Sen. Charles Schumer, D-N.Y., also weighed in with his support of cameras in the federal court. Televising federal court proceedings would serve the public interest, he said, "without interfering with the administration of justice."

Opposition to cameras has a long history in the federal courts, reaching its highest point during Warren Burger's tenure as chief justice from 1969 to 1986. After he retired, congressional pressure led to an experiment in the early 1990s in which selected courts allowed camera access to civil — not criminal — trials and hearings. An internal study of the experiment found broadcast access had little if any negative impact. But the Judicial Conference, acting in the midst of the sensational O.J. Simpson murder trial, voted to let the experiment die. In 1996, the conference opened the door a crack, permitting each federal circuit to decide whether or not cameras should be allowed. Only two of the 13 circuits — the 2nd and 9th — agreed to let cameras into their appellate proceedings.

Becker told the committee that the potential risks of allowing cameras — intimidation or distraction of jurors or witnesses, grandstanding by lawyers and judges, as well as greater exposure of judges to security problems — make it "not worth the candle."

"You have an impairment of the process, and what do you get for it? You get 56 seconds, tops, on the nightly news," he said. "What you get out of this is a whole lot of nothing."

Becker was so adamant that he insisted there should be no "balancing" of the public's right to know with the right to a fair trial; the fair trial right is pre-eminent, he said.

By that logic, Schumer countered, the public might as well be excluded altogether from trials, since there is always some risk to the fairness of a trial.

Becker was also not swayed by the testimony of Massachusetts state Judge Hiller Zobel, who presided over the widely televised 1997 trial of British nanny Louise Woodward. Zobel favors the practice, asserting that broadcast access causes "no problems." Potential problems can be handled by the judge who presides over the trial, he said. "It's the judge who decides who is going to be a showboat."

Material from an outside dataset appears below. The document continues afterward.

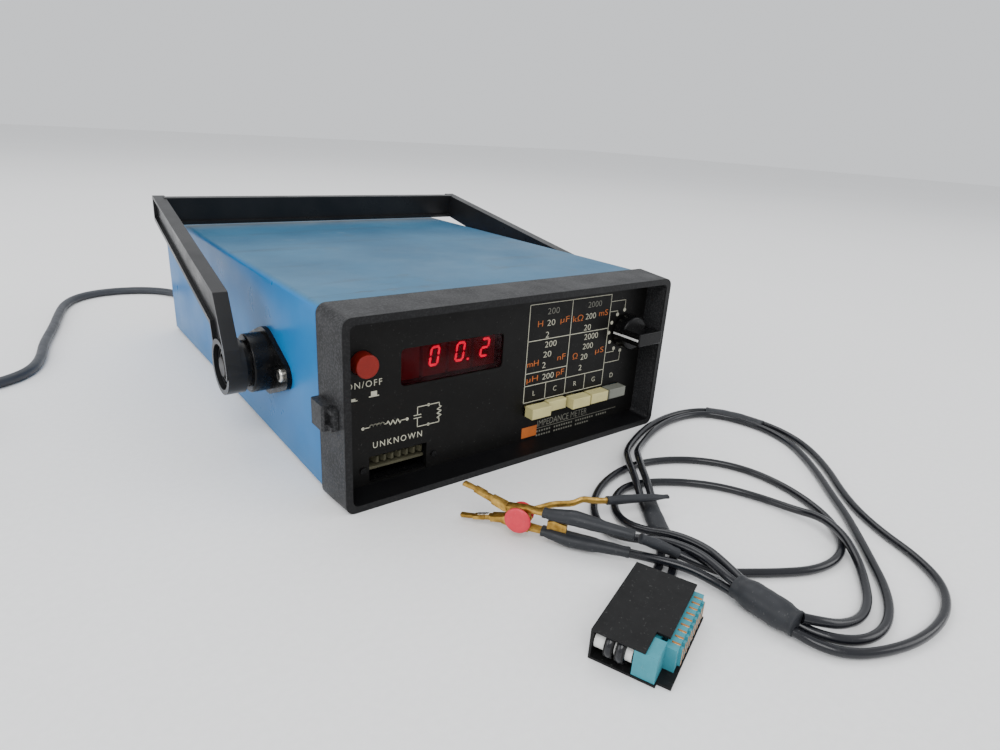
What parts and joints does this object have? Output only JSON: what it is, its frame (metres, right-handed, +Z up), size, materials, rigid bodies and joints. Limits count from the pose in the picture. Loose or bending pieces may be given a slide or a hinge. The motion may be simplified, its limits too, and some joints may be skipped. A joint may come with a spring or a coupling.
{
  "type": "lcr meter",
  "caption": "Bench impedance meter in a blue steel case with a red digital display, range knob, function keys, swinging carry handle, mains lead and clip leads.",
  "frame": {"origin": "on the bench under the middle of the meter's own box, cords left out", "axes": "+X to the meter's right as its user sees it, +Y from the front panel to the back, +Z up"},
  "size_m": [0.5221, 0.6832, 0.1181],
  "materials": {
    "blue_paint": "satin blue paint, scuffed",
    "bezel_plastic": "charcoal textured plastic",
    "black_plastic": "black moulded plastic",
    "panel_black": "satin black",
    "window_red": "dark red filter",
    "led_module": "digit module",
    "cream_plastic": "cream plastic",
    "grey_plastic": "grey plastic",
    "red_plastic": "red plastic",
    "board_green": "circuit board",
    "chip_black": "moulded chip",
    "aluminium": "mill finish",
    "steel": "nickel plated",
    "core_steel": "varnished laminations",
    "coil_tape": "yellow tape",
    "rubber": "rubber",
    "cord_vinyl": "dark grey vinyl",
    "lead_vinyl": "glossy black vinyl",
    "shrink_sleeve": "heat-shrink sleeve",
    "plug_cover": "folded black cover",
    "teal_plastic": "teal connector body",
    "brass": "aged brass",
    "cap_red": "red plastic cap"
  },
  "bodies": {
    "meter": {"front_bezel": "bezel_plastic", "side_catches": "black_plastic", "top_cover": "blue_paint", "bottom_cover": "blue_paint", "bench_feet": "rubber", "rear_panel": "aluminium", "rear_bumpers": "black_plastic", "case_screws": "steel", "chassis_rails": "aluminium", "front_panel": "panel_black", "panel_screws": "steel", "display_window": "window_red", "display_digits": "led_module", "display_board": "board_green", "key_bank": "aluminium", "standoffs": "aluminium", "power_switch": "black_plastic", "range_switch": "chip_black", "range_nut": "steel", "test_socket": "black_plastic", "socket_comb": "cream_plastic", "main_board": "board_green", "board_chips": "chip_black", "supply_board": "board_green", "filter_capacitors": "aluminium", "regulator_heatsink": "aluminium", "transformer_core": "core_steel", "transformer_coil": "coil_tape", "fuse_holder": "black_plastic", "selector_body": "black_plastic", "hub_brackets": "black_plastic", "bracket_screws": "steel", "pivot_screws": "steel", "cord_gland": "black_plastic", "power_cord": "cord_vinyl", "cord_coil": "cord_vinyl", "cord_plug": "black_plastic"},
    "handle": {"handle_bar": "black_plastic"},
    "knob": {"range_knob": "black_plastic", "knob_shaft": "steel"},
    "power_key": {"power_button": "red_plastic"},
    "key_l_body": {"key_l": "cream_plastic"},
    "key_c_body": {"key_c": "cream_plastic"},
    "key_r_body": {"key_r": "cream_plastic"},
    "key_g_body": {"key_g": "cream_plastic"},
    "key_d_body": {"key_d": "grey_plastic"},
    "fuse_cap_body": {"fuse_cap": "black_plastic"},
    "selector_body_slide": {"selector_slide": "red_plastic"},
    "test_leads": {"lead_plug_cover": "plug_cover", "lead_plug_block": "teal_plastic", "clip_lower_arm": "brass", "clip_third_arm": "brass", "clip_cap": "cap_red", "lead_sleeves": "shrink_sleeve", "lead_outer": "lead_vinyl", "lead_inner": "lead_vinyl", "lead_loop": "lead_vinyl", "lead_second": "lead_vinyl", "lead_clip": "lead_vinyl"},
    "clip_jaw": {"clip_upper_arm": "brass"}
  },
  "joints": [
    {"name": "handle_swing", "type": "hinge", "parent": "meter", "child": "handle", "pos_m": [0, -0.07068, 0.0475], "axis": [1, 0, 0], "range_deg": [0, 152]},
    {"name": "range_turn", "type": "hinge", "parent": "meter", "child": "knob", "pos_m": [0.0865, -0.15632, 0.063], "axis": [0, -1, 0], "range_deg": [-84, 84]},
    {"name": "power_push", "type": "slide", "parent": "meter", "child": "power_key", "axis": [0, 1, 0], "range_m": [-0.004, 0]},
    {"name": "key_l_push", "type": "slide", "parent": "meter", "child": "key_l_body", "axis": [0, 1, 0], "range_m": [0, 0.0045], "stiffness_N_per_m": 120, "springref_m": -0.002},
    {"name": "key_r_push", "type": "slide", "parent": "meter", "child": "key_r_body", "axis": [0, 1, 0], "range_m": [0, 0.0045], "stiffness_N_per_m": 120, "springref_m": -0.002},
    {"name": "key_g_push", "type": "slide", "parent": "meter", "child": "key_g_body", "axis": [0, 1, 0], "range_m": [0, 0.0045], "stiffness_N_per_m": 120, "springref_m": -0.002},
    {"name": "key_d_push", "type": "slide", "parent": "meter", "child": "key_d_body", "axis": [0, 1, 0], "range_m": [0, 0.0045], "stiffness_N_per_m": 120, "springref_m": -0.002},
    {"name": "key_c_push", "type": "slide", "parent": "meter", "child": "key_c_body", "axis": [0, 1, 0], "range_m": [-0.0045, 0]},
    {"name": "fuse_cap_turn", "type": "hinge", "parent": "meter", "child": "fuse_cap_body", "pos_m": [0.074, 0.16432, 0.03], "axis": [0, 1, 0], "range_deg": [-60, 0]},
    {"name": "selector_slide_move", "type": "slide", "parent": "meter", "child": "selector_body_slide", "axis": [1, 0, 0], "range_m": [0, 0.0072]},
    {"name": "leads_lift", "type": "slide", "parent": "meter", "child": "test_leads", "axis": [0, 0, 1], "range_m": [0, 0.03]},
    {"name": "clip_close", "type": "hinge", "parent": "test_leads", "child": "clip_jaw", "pos_m": [-0.0473, -0.2258, 0.0103], "axis": [-0.8351, -0.5501, 0], "range_deg": [0, 14]}
  ]
}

Media advocates also got a chance at the hearing to voice their support for the Grassley bill.

David Busiek, news director of KCCI-TV in Des Moines, said camera coverage has become routine in Iowa, where cameras have been allowed in state courts for 20 years. "Several thousand cases have been covered, and not one judicial action has been overturned," said Busiek who represented the Radio-Television News Directors Association, a longtime warrior in the fight for camera access.

Washington, D.C. lawyer Ronald Goldfarb, author of a 1998 book on the issue, TV or Not TV, said neither the House nor the Senate bill "goes far enough."

"Despite almost a quarter century of study and experience with this one medium, with very few exceptions the federal court system remained reluctant to move into the 20th century, much less the 21st," Goldfarb said.